What were the biggest obstacles you overcame? What were your worst mistakes?
Balancing being aggressive with growth with the financial limitations of being self-funded. There’s a lot of infrastructure and team building to do to build this team right and instead of all at once you need to do it piece by piece, given the limitations, so then the decisions become what are the best pieces to build upon and when.
Building on that, most of the biggest obstacles have stemmed from people management and building great teams. It’s the hardest part of any business. Aside from that, trying to make great technical architecture decisions early on and not accumulate too much tech and process debt is also something to stay focused on. This also ties to data integrity and prioritizing that early. Without good data, it makes it hard to make good decisions and build strong processes.
We’ve got many strengths and are in a very fortunate spot. We don’t have the funding others have, but that’s by choice and also affords us the flexibility to make autonomous decisions and not chase short-term growth at the expense of long-term prosperity. We don’t have connections in the industry with the vendors and supply chain and maybe the credibility that other legacy distributors do, but we make up for that with creativity and a fresh approach to a stale industry, which has helped us build up credibility quickly as a company to pay attention to.
What tools & resources do you recommend?
We have what feels like WAY too many tools and platforms at this point. But everything is a matter of ROI. If you can prove out it makes people’s lives better, make them more productive, and can build a business case then it makes sense.
Our core business process lives in Salesforce as a homegrown ERP and we have a lot of other custom-built software.
We use SaaS tools like Slack and Zoom to communicate, Jira for managing product and projects, Lattice for employee engagement, Gong and Outreach on the sales side, Lucidchart for mapping processes, as well as many many more.

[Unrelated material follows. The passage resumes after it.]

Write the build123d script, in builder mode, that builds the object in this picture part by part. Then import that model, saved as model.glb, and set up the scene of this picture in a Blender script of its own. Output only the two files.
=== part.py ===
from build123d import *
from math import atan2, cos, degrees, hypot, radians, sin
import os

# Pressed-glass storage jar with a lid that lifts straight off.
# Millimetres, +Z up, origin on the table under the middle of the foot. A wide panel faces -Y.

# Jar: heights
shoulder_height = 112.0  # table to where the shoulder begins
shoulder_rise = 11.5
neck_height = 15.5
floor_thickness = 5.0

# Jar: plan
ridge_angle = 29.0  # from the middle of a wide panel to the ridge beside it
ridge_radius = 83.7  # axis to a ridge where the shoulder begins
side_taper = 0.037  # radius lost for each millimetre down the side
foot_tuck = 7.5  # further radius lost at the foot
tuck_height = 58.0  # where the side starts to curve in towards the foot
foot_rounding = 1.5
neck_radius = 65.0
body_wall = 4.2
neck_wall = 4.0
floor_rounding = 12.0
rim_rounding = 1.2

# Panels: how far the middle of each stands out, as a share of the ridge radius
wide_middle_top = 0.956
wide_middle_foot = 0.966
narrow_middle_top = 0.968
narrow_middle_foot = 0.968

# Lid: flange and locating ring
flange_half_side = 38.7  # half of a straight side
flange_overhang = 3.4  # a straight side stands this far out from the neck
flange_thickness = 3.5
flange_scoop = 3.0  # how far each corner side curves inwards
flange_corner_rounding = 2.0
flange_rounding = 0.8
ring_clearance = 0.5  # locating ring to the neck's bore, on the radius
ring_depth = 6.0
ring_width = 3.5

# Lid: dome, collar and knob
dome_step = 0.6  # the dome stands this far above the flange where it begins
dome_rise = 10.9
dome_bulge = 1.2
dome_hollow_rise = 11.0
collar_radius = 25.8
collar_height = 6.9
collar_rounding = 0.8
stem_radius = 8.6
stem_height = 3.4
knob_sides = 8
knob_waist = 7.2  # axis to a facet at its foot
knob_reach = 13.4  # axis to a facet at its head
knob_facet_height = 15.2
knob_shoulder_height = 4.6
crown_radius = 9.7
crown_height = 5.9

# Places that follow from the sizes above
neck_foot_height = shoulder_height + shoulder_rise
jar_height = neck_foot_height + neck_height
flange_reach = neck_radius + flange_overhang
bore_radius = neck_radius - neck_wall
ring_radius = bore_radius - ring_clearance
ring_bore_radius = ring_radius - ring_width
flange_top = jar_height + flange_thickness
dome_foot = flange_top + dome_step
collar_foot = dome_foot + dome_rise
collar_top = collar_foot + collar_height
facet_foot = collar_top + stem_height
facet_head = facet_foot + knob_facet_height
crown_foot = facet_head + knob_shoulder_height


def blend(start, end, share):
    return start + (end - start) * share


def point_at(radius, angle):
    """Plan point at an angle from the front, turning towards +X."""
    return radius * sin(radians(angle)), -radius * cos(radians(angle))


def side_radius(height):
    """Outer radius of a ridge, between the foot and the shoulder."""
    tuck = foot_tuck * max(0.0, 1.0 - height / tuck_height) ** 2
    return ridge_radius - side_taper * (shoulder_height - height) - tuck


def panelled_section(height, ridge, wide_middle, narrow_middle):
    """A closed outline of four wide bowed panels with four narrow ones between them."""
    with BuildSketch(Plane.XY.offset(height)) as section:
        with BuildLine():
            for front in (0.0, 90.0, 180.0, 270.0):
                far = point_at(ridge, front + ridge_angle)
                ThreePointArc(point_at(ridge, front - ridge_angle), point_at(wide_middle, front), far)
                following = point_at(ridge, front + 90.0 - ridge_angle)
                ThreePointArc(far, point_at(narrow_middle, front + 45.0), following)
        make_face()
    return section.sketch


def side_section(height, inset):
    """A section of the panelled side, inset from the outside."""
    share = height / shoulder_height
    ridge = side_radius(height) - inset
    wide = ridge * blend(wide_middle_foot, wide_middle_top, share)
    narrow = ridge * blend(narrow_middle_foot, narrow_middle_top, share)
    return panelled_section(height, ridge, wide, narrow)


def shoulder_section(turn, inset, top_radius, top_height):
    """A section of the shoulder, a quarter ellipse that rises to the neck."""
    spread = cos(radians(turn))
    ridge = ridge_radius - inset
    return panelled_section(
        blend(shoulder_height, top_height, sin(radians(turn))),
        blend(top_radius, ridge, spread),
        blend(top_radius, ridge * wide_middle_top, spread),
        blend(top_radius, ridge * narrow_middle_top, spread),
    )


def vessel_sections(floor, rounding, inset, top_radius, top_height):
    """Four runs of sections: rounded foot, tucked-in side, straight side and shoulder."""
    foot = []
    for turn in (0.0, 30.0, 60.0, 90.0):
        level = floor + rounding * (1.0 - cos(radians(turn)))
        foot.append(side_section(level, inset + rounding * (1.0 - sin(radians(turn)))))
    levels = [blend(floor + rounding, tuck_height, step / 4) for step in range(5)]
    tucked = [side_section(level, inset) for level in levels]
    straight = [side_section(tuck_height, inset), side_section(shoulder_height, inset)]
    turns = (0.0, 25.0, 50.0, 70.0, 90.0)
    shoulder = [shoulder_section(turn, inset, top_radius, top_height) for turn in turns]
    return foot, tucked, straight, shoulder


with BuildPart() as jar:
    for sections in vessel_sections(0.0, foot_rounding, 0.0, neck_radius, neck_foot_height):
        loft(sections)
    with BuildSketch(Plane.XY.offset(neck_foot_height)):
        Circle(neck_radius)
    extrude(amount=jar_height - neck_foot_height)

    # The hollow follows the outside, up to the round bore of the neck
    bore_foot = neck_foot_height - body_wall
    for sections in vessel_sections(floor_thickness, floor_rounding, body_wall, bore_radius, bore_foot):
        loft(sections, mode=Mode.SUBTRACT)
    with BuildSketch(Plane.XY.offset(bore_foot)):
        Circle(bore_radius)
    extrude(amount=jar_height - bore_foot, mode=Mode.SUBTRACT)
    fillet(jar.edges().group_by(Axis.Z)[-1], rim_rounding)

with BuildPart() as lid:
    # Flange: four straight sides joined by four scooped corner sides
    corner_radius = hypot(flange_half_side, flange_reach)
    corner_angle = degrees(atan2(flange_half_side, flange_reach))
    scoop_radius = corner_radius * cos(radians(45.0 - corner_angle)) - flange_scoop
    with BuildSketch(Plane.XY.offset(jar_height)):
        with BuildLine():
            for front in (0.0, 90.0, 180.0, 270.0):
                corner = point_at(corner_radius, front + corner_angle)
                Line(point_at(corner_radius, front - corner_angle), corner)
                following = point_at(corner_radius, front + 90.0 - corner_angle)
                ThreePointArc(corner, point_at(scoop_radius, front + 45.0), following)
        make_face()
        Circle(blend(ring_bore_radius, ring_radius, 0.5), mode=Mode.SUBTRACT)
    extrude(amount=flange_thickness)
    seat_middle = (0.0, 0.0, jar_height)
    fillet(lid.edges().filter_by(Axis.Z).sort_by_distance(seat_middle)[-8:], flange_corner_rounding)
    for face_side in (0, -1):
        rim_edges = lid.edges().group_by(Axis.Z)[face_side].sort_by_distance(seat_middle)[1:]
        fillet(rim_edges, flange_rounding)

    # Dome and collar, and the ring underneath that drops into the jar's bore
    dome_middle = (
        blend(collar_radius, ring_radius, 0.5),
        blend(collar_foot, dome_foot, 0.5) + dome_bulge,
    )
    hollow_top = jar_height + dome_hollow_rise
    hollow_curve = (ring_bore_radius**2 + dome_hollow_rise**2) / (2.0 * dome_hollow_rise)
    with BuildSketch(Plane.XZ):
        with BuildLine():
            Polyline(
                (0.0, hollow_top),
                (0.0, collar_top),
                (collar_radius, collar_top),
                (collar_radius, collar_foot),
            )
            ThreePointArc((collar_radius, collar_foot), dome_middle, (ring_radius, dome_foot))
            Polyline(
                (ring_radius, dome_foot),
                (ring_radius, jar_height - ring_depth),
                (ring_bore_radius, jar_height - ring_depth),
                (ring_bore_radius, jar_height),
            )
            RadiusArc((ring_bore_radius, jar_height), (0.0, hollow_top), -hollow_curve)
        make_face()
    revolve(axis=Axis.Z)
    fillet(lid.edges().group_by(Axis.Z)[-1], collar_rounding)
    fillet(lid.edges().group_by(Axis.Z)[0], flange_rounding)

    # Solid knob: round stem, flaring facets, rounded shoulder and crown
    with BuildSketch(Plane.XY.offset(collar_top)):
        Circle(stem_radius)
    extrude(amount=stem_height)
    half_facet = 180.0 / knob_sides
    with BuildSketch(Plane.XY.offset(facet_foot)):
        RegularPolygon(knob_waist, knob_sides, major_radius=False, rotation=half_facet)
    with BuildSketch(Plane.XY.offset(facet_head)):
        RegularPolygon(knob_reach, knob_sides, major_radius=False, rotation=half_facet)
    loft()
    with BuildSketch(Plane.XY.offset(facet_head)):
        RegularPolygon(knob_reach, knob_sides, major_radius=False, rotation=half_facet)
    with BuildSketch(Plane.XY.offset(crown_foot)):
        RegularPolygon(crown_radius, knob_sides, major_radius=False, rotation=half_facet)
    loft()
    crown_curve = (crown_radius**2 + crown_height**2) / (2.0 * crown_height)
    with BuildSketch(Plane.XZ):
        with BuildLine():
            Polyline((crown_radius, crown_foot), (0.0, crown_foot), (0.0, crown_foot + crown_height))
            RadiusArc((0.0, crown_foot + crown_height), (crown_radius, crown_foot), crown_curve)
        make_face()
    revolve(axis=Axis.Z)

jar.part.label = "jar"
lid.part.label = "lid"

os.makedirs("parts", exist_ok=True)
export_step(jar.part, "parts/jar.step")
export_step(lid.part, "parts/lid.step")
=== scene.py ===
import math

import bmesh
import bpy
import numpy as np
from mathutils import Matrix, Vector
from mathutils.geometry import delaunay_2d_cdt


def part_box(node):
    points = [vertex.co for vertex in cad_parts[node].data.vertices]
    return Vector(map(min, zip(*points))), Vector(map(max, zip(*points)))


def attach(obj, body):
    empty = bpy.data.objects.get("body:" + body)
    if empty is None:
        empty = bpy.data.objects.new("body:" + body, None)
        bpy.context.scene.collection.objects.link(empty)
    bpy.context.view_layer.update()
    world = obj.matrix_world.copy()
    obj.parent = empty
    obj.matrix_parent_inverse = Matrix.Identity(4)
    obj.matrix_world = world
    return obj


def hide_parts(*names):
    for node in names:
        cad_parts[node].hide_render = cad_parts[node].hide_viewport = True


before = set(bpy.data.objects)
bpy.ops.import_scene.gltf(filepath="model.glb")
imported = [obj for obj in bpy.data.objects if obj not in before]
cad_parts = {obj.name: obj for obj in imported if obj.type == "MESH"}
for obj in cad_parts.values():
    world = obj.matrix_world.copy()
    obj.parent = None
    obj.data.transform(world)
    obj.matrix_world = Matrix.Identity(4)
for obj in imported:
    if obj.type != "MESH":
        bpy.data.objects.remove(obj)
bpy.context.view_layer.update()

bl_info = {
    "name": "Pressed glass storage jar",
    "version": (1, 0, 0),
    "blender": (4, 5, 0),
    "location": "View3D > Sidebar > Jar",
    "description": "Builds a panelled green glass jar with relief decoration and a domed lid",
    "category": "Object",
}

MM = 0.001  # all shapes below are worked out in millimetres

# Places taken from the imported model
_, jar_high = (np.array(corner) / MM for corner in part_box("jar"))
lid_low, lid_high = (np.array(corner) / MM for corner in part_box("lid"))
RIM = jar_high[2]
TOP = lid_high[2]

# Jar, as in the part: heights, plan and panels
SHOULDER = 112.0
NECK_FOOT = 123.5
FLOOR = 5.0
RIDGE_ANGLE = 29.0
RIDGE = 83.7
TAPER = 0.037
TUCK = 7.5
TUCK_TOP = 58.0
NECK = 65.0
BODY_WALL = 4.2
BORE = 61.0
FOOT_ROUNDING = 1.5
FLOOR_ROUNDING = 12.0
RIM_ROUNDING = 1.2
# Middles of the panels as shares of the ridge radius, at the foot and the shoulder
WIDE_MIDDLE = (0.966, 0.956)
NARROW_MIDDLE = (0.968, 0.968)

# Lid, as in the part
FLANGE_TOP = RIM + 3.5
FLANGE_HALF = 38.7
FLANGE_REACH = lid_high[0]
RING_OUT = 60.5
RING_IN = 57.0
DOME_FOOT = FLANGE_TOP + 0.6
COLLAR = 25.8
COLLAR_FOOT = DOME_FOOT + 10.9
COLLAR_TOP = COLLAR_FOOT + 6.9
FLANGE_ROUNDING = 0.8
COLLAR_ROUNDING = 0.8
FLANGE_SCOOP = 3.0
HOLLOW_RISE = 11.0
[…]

Tools are super helpful, but it’s important to first evaluate the problem, build a process and system to solve for it, and then layer in the tool. I see way too many people go straight to the tool thinking it will magically solve problems without doing the work to solve the fundamental issue and understand where the tool plays a role.
Some books would be The Purple Cow, How to Win Friends and Influence People, Positioning, Contagiousness, anything about Amazon is super relevant and interesting to me, Competing in the Age of AI, and the Intelligent Investor are all ones that come to mind. I’m always hunting for new books and have close to 500.
I also really like the How I built this Podcast (as well as some others) as you get to dive into those early days, scrappy startup stories that remind you that great businesses are built out of passion and grit.